Основная часть встречи протекла в рассуждениях о филологии: о новообразованиях типа «ботаник» и «шнурки в стакане», и об уменьшительных суффиксах русского языка. Дескать, как много в них смысла, и как невозможно перевести на английский «селедочки», «огурчиков», «сучара», пардон. Т. Толстая, по ее словам, не пурист (а то мы б не догадались!). Иное вульгарное слово в необходимом месте может заблестеть, как алмаз. Трудно не согласиться, но еще труднее не заметить, что этих алмазов у Толстой что-то рассыпано немерено щедрою рукой, («не счесть алмазов пламенных в лабазах каменных»), и в слове на букву «б» у нее то «т», то «д» в середине. Отчего это? Интересно было слушать и о том, как ей пишется, или, казенно выражаясь, о творческом процессе. Что ты не знаешь, о чем ты напишешь. Что смыслы возникают, как силуэт человека-невидимки, когда его обрызгали грязью из-под колес и облили дождем.
У нее особая острота зрения. Такая здоровая злость на идиотизм, которого много вокруг, куда ни глянь. Но люди в основном его не замечают, привыкли. Иногда ее стиль напоминает Жванецкого и Шендеровича по хлесткости, афористичности. Иногда она проговаривает вслух то, что просто, казалось, лежит на поверхности, но вот не было сформулировано. Со мной срезонировали ее слова: «Изобразительное искусство потеряло свой язык» (это о том, куда завел процесс разрушения с его пресловутым «Черным (чертовым) квадратом»). Или «Демократия – страшная вещь. У всех появился голос». Или о том, как ей не нравится звучание собственного голоса. Как и всем нам.
«Пока я здесь, мне есть что сказать» – некогда декларировала Толстая Генису, и в это веришь. Бог и вправду поцеловал ее в темечко. Читаешь ее прозу – и смешно, и грустно, и восторг, в общем, настоящая литература. Все же Толстая - не Жванецкий и не Шендерович. У нее есть настоящая лирическая нота, трепетная и неподдельная. В нее абсолютно веришь. Когда она пишет о самом дорогом: об отце, матери, доме, о любви (как Толстая, а не Бунин). Вот как заканчивается ее коротенький рассказик об умершем человеке. «Там такой незастроенный, огороженный участок, и на нем дерево в белом цвету, в темноте не разберу какое. И посреди этой городской вони, и опасных подвыпивших мужиков, и ментов по соседству, и всей этой бессмыслицы и безнадеги зачем-то на дереве расселись соловьи и поют. Совсем с ума, наверно, посходили. Совсем». Т. Толстая великолепно умеет поставить точку в конце рассказа. Последние строки – ударные. Ей это дано, как хорошему поэту. А «Легкие миры» – это метафора, как вы могли бы догадаться. Нечто необъяснимое, то, чего нет на самом деле.

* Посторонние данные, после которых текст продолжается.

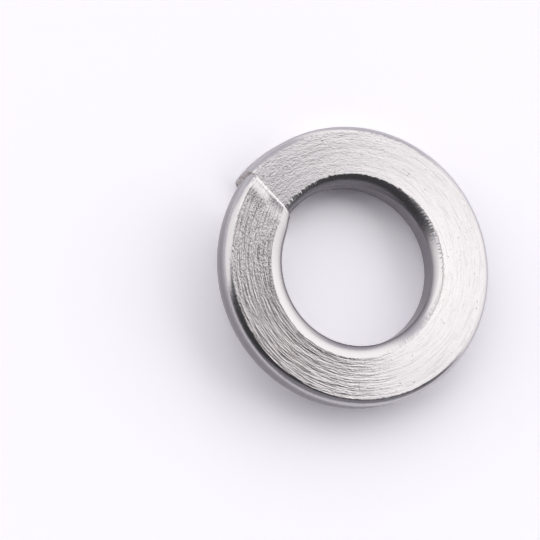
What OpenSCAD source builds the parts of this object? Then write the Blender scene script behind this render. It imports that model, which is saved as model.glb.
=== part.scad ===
// Spring lock washer: one wire section wound as a single left-hand turn and sheared across.
// Lengths are in millimetres and angles in degrees. The bore's axis is Z and the lowest edge lies at z = 0.

/* [Ring] */
// Outer diameter over the rounded rim
outer_d = 18; // [17:0.1:19.4]
// Bore diameter, clear of an M10 screw
bore_d = 10.35; // [10.2:0.05:10.9]
// Thickness of the wire section along the bore
thickness = 2.1; // [1.8:0.05:2.5]
// Drop of the wire's middle over one full turn
turn_drop = 2; // [1.2:0.1:3]

/* [Section] */
// Width of the rounding between a face and the bore
bore_edge_w = 0.7; // [0.4:0.02:0.9]
// Depth of the rounding between a face and the bore
bore_edge_h = 0.36; // [0.2:0.02:0.5]
// Width of the rounding between a face and the rim
rim_edge_w = 0.4; // [0.2:0.02:0.7]
// Depth of the rounding between a face and the rim
rim_edge_h = 0.35; // [0.2:0.02:0.5]
// Angle through which each rounding turns before it meets its wall at a crease
edge_sweep = 70; // [55:1:78]

/* [Split] */
// Direction of the split, seen from above
split_angle = 135; // [0:1:359]
// Gap between the two sheared ends, measured square to the cut
gap = 0.8; // [0.5:0.05:1.6]
// Distance by which the line of the cut misses the bore's axis
cut_offset = 1.33; // [0:0.05:2]
// Lean of the cut away from upright: the upper end overhangs the gap
cut_lean = 19; // [0:1:28]

/* [Hidden] */
// Steps of the wire around its turn, and steps around each rounding
turn_steps = 96;
edge_steps = 5;
// Steps by which a rounding runs on past its wall, and the share of the half wall it may take
steps_past = 4;
wall_share = 0.8;
bore_r = bore_d / 2;
rim_r = outer_d / 2;
mid_r = (bore_r + rim_r) / 2;
half_t = thickness / 2;
cut_slope = tan(cut_lean);
cut_turn = asin(cut_offset / mid_r);

// A rounding is part of an ellipse that starts level with the face and stops short of upright.
// Its points are given as [distance from the wall, depth below the face].
function edge_point(w, h, step) =
    let (turn = edge_sweep * step / edge_steps)
    [w * (1 - sin(turn) / sin(edge_sweep)), h * (1 - cos(turn)) / (1 - cos(edge_sweep))];

// Its last stretch runs straight on through the wall, which the trimming cylinder then cuts clean.
function edge_points(w, h) =
    let (
        before = edge_point(w, h, edge_steps - 1),
        crease = edge_point(w, h, edge_steps),
        run = min(steps_past, wall_share * (half_t - h) / (crease[1] - before[1]))
    )
    concat(
        [for (step = [0:edge_steps - 1]) edge_point(w, h, step)],
        [crease + run * (crease - before)]
    );

bore_edge = edge_points(bore_edge_w, bore_edge_h);
rim_edge = edge_points(rim_edge_w, rim_edge_h);

// The section as [radius, height] points: its upper half from bore to rim, then the lower half back.
upper_half = concat(
    [for (i = [edge_steps:-1:0]) [bore_r + bore_edge[i][0], half_t - bore_edge[i][1]]],
    [for (p = rim_edge) [rim_r - p[0], half_t - p[1]]]
);
half_count = len(upper_half);
section = concat(upper_half, [for (i = [half_count - 1:-1:0]) [upper_half[i][0], -upper_half[i][1]]]);
section_count = len(section);

// Turn from the split's middle at which a section point meets the cut plane of one end.
// The raised end has side 1 and the low end side -1; the second step keeps the cut flat.
function plane_turn(r, h, side) = asin((cut_offset + side * gap / 2 - cut_slope * h) / r) - cut_turn;
function end_turn(r, h, side) =
    plane_turn(r, h - turn_drop * plane_turn(r, h, side) / 360, side) + (side < 0 ? 360 : 0);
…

Спросила публика ее о Дине Рубиной. Тут, боюсь, героиня моего рассказа слукавила. Она, дескать, сейчас никого не читает, так как ей зрение не позволяет: все расплывается, и читать она может только крупными буквами с экрана компьютера. Я бы пожалела страдалицу, но при мне она довольно бодро прочла записки, поданные из зала... «А как Вы относитесь к Быкову? А к Акунину?» Тут уж Генис рассердился, хотя виду не подал, но заметил, что, мол, пришел к Вам писатель, а Вы ее расспрашиваете о других. Зачем?
Я, признаться, грешным делом собиралась уколоть Т.Толстую за антиамериканизм. Примеров пруд пруди. В Америке «цветы не пахнут, овощи не имеют вкуса». Бедные мы бедные, что мы здесь едим, что обоняем? Прочитав «Легкие миры», убедилась, что некто и по другую сторону океана может упрекнуть ее за антироссийские сантименты, и анти- еще какие угодно. Таков ее взгляд, диапазон – от лирика до сатирика. Словно бы открещиваясь от всех подобных обвинений, Т. Толстая написала: «Я, в общем, к Америке хорошо отношусь, нынешний антиамериканизм, как и все националистические фобии, мне претит. Баланс хорошего и дурного в Америке очень приличный, а если президент болван, так скоро другого выберут. Но жить там я не хочу, я хочу жить тут. Здесь совсем не лучше. Просто там чужое, а тут свое».
Сказала, как отрезала. Вопросы есть?